--- Aim of the exercise ---
Start at the line containing "obj.parent = empty", stop at the line containing "return made", and set down every line in that stretch exactly as written, and nothing else.
▼
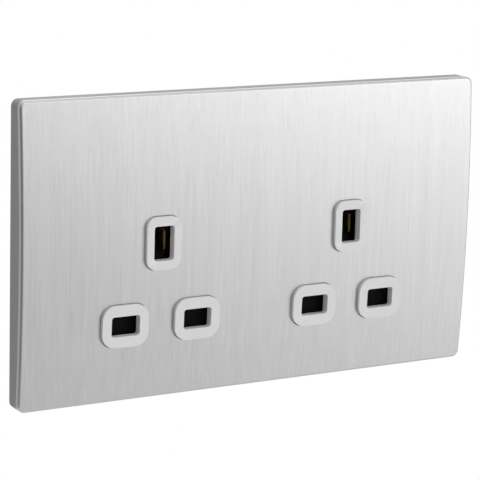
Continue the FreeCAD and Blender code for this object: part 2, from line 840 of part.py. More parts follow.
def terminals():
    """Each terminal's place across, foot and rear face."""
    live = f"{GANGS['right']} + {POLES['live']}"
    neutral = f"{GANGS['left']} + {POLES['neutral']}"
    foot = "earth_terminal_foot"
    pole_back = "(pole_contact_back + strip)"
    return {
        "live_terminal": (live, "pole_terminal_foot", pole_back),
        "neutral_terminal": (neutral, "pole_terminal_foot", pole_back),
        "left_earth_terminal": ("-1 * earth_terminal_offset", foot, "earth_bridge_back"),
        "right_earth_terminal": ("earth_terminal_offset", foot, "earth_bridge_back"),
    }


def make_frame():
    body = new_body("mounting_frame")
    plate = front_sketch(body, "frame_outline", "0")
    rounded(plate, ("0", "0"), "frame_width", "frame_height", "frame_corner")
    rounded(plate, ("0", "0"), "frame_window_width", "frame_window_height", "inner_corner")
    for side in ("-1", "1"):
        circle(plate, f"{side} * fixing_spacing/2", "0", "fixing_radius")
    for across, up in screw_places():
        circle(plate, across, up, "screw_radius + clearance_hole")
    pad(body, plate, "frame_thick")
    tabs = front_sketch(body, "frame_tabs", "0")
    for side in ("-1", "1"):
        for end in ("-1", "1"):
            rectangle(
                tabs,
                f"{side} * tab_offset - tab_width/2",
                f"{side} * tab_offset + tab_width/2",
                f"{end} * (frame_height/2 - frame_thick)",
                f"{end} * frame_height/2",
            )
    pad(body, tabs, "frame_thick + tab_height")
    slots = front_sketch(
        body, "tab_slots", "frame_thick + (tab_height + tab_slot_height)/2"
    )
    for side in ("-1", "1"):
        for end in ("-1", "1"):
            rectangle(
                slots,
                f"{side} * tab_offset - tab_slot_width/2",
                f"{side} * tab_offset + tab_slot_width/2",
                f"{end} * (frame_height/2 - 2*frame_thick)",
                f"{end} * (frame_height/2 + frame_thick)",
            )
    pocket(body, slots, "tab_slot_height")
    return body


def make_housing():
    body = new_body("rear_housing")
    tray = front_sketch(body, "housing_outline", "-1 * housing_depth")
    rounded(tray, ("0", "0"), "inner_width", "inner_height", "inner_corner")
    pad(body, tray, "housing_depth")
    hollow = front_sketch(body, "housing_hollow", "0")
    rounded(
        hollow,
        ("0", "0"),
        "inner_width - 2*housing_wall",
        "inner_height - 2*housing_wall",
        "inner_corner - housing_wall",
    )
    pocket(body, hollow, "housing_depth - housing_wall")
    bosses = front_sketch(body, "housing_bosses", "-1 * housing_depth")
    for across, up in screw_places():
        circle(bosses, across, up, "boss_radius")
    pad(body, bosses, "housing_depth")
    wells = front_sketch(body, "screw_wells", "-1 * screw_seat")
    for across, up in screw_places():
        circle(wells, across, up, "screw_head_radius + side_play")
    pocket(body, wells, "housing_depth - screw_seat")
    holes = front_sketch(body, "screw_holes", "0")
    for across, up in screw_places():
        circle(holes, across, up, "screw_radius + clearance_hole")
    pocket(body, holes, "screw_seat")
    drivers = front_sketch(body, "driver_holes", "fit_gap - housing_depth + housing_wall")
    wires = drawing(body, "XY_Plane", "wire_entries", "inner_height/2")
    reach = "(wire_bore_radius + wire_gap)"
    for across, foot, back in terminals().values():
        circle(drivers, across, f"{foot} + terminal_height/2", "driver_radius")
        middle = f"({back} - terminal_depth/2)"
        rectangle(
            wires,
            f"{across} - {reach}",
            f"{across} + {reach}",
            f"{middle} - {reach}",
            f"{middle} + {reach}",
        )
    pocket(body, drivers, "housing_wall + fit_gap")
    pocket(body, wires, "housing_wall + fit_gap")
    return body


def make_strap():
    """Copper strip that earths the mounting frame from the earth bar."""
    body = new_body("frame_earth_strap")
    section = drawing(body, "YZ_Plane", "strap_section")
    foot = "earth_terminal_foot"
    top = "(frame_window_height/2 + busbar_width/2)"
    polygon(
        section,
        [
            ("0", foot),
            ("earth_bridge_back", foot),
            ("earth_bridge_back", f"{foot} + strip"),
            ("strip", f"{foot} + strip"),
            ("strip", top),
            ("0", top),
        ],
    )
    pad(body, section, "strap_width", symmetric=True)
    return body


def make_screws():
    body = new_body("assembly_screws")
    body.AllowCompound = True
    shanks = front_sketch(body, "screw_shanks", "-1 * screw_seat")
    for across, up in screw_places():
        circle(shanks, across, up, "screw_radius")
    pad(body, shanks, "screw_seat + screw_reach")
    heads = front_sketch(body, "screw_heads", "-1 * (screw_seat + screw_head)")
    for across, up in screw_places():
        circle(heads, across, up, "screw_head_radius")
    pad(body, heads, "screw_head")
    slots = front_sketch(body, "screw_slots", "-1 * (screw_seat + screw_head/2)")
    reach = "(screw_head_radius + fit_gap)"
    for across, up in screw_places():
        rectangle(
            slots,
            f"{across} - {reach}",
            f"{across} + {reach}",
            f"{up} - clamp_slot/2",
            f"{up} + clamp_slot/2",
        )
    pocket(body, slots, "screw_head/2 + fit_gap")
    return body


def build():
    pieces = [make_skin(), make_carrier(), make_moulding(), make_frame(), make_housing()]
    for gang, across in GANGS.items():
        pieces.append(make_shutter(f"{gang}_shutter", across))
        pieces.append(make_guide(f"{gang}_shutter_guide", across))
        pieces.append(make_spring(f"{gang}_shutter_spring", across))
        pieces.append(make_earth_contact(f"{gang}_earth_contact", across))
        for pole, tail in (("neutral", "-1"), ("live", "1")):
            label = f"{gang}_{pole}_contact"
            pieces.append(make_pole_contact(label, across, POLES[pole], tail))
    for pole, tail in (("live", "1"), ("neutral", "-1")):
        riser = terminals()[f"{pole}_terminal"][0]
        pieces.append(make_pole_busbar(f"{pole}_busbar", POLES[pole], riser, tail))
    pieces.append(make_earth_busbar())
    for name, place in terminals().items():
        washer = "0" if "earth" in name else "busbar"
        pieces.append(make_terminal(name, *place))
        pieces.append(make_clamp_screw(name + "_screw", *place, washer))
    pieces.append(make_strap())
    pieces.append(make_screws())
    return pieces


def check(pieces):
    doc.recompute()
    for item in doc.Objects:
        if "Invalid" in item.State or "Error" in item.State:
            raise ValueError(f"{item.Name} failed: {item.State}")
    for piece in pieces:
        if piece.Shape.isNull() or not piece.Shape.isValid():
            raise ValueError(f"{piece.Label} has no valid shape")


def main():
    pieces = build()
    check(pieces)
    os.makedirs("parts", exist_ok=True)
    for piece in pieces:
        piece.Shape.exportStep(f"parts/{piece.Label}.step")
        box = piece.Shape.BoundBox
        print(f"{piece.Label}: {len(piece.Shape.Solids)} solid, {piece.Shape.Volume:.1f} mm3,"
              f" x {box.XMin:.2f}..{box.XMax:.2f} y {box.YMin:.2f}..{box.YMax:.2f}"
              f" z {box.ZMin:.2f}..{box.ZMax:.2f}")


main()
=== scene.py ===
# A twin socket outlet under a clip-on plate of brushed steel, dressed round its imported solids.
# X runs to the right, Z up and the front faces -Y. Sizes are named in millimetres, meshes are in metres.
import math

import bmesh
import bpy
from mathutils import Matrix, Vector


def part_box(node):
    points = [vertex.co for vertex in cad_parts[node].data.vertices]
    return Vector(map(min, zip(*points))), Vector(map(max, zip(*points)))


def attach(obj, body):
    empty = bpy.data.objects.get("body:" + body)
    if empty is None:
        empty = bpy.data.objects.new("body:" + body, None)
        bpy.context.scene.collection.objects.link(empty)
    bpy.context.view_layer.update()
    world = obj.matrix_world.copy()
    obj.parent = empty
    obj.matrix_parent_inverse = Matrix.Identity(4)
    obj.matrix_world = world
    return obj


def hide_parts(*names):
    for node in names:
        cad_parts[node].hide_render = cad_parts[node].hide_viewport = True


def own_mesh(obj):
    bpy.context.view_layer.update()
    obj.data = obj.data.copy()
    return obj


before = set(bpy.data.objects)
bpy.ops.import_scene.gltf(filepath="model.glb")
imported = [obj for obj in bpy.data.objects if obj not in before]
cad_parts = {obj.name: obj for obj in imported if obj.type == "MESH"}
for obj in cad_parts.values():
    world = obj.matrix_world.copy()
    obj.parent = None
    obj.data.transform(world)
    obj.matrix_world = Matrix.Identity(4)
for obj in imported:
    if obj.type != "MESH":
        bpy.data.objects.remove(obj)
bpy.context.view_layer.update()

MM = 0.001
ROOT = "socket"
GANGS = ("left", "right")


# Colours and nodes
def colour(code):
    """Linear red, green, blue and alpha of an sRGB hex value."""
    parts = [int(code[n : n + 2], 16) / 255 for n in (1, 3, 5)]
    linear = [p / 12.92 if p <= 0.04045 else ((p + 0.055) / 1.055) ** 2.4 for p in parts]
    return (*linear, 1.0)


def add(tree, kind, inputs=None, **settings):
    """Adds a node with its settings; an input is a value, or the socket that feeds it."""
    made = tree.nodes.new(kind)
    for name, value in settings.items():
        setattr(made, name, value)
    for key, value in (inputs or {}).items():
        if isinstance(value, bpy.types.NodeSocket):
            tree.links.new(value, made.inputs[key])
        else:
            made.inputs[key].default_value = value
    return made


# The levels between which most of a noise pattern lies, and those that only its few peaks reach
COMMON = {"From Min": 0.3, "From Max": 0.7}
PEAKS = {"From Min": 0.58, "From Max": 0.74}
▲
▼
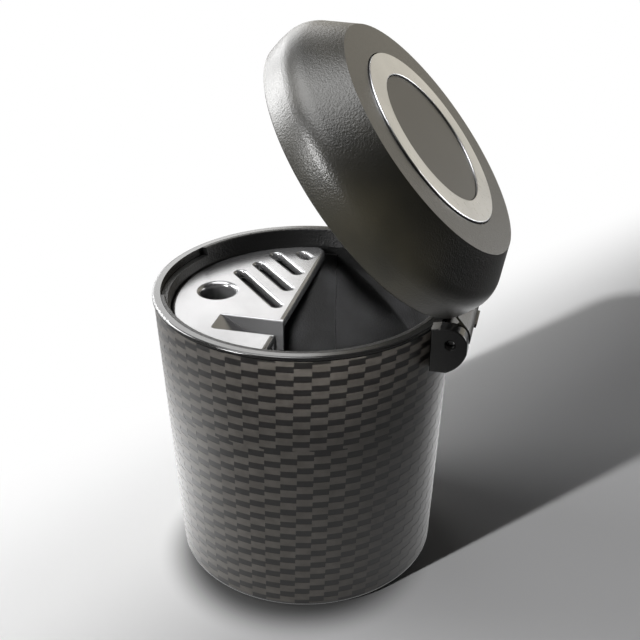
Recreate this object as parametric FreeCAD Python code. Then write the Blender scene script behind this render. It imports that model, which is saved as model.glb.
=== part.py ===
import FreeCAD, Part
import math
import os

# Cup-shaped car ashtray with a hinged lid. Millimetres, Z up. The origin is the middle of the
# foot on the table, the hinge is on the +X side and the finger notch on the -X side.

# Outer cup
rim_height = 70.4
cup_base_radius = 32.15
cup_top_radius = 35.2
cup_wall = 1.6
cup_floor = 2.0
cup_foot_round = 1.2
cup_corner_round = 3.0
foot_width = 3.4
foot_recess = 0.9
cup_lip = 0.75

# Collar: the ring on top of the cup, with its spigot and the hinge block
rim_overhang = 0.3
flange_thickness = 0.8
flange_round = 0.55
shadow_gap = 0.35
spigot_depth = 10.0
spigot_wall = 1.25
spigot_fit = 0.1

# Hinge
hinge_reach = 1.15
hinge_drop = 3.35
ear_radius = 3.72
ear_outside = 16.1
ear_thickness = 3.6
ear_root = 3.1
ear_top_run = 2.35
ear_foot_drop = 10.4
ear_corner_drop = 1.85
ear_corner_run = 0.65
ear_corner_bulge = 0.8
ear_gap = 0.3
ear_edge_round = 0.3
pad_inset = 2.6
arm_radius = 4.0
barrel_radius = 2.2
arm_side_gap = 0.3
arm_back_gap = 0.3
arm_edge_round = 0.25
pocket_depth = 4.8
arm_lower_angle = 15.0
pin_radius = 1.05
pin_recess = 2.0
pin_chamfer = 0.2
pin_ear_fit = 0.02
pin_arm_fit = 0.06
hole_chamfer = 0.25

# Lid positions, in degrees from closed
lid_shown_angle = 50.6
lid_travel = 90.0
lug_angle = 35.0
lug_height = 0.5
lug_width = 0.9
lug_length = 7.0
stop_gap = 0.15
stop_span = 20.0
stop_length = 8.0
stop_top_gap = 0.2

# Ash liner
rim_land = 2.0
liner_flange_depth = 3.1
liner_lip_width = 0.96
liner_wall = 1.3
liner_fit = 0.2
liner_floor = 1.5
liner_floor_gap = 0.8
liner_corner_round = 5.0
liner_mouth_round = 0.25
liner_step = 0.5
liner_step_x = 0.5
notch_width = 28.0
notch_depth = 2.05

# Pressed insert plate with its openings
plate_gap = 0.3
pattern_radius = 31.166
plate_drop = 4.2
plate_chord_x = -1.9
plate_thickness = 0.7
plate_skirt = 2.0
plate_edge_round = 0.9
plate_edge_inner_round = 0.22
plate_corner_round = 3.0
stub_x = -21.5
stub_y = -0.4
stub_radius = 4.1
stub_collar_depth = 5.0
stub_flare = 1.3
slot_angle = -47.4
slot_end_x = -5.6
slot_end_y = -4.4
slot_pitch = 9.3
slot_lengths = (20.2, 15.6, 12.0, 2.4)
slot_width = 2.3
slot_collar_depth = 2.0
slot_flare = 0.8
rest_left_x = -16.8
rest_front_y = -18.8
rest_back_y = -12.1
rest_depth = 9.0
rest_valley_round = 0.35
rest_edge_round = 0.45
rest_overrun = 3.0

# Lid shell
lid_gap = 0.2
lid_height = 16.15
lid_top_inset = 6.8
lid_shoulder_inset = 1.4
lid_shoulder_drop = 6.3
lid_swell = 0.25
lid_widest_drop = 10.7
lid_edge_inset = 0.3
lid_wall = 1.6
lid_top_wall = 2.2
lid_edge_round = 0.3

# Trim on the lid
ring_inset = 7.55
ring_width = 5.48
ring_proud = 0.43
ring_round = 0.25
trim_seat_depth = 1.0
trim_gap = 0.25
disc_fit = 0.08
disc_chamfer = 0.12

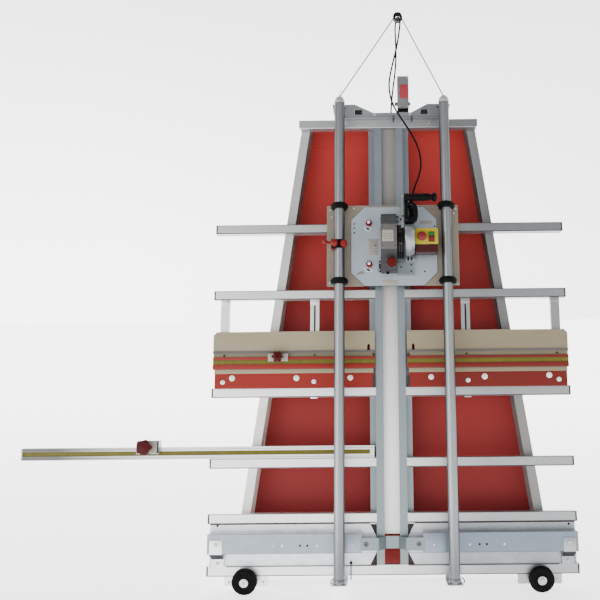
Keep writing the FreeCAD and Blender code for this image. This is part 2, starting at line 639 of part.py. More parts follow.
▲
--- Answer to the exercise ---
    obj.parent = empty
    obj.matrix_parent_inverse = Matrix.Identity(4)
    obj.matrix_world = world
    return obj


def hide_parts(*names):
    for node in names:
        cad_parts[node].hide_render = cad_parts[node].hide_viewport = True


def own_mesh(obj):
    bpy.context.view_layer.update()
    obj.data = obj.data.copy()
    return obj


before = set(bpy.data.objects)
bpy.ops.import_scene.gltf(filepath="model.glb")
imported = [obj for obj in bpy.data.objects if obj not in before]
cad_parts = {obj.name: obj for obj in imported if obj.type == "MESH"}
for obj in cad_parts.values():
    world = obj.matrix_world.copy()
    obj.parent = None
    obj.data.transform(world)
    obj.matrix_world = Matrix.Identity(4)
for obj in imported:
    if obj.type != "MESH":
        bpy.data.objects.remove(obj)
bpy.context.view_layer.update()

MM = 0.001
ROOT = "socket"
GANGS = ("left", "right")


# Colours and nodes
def colour(code):
    """Linear red, green, blue and alpha of an sRGB hex value."""
    parts = [int(code[n : n + 2], 16) / 255 for n in (1, 3, 5)]
    linear = [p / 12.92 if p <= 0.04045 else ((p + 0.055) / 1.055) ** 2.4 for p in parts]
    return (*linear, 1.0)


def add(tree, kind, inputs=None, **settings):
    """Adds a node with its settings; an input is a value, or the socket that feeds it."""
    made = tree.nodes.new(kind)
    for name, value in settings.items():
        setattr(made, name, value)
    for key, value in (inputs or {}).items():
        if isinstance(value, bpy.types.NodeSocket):
            tree.links.new(value, made.inputs[key])
        else:
            made.inputs[key].default_value = value
    return made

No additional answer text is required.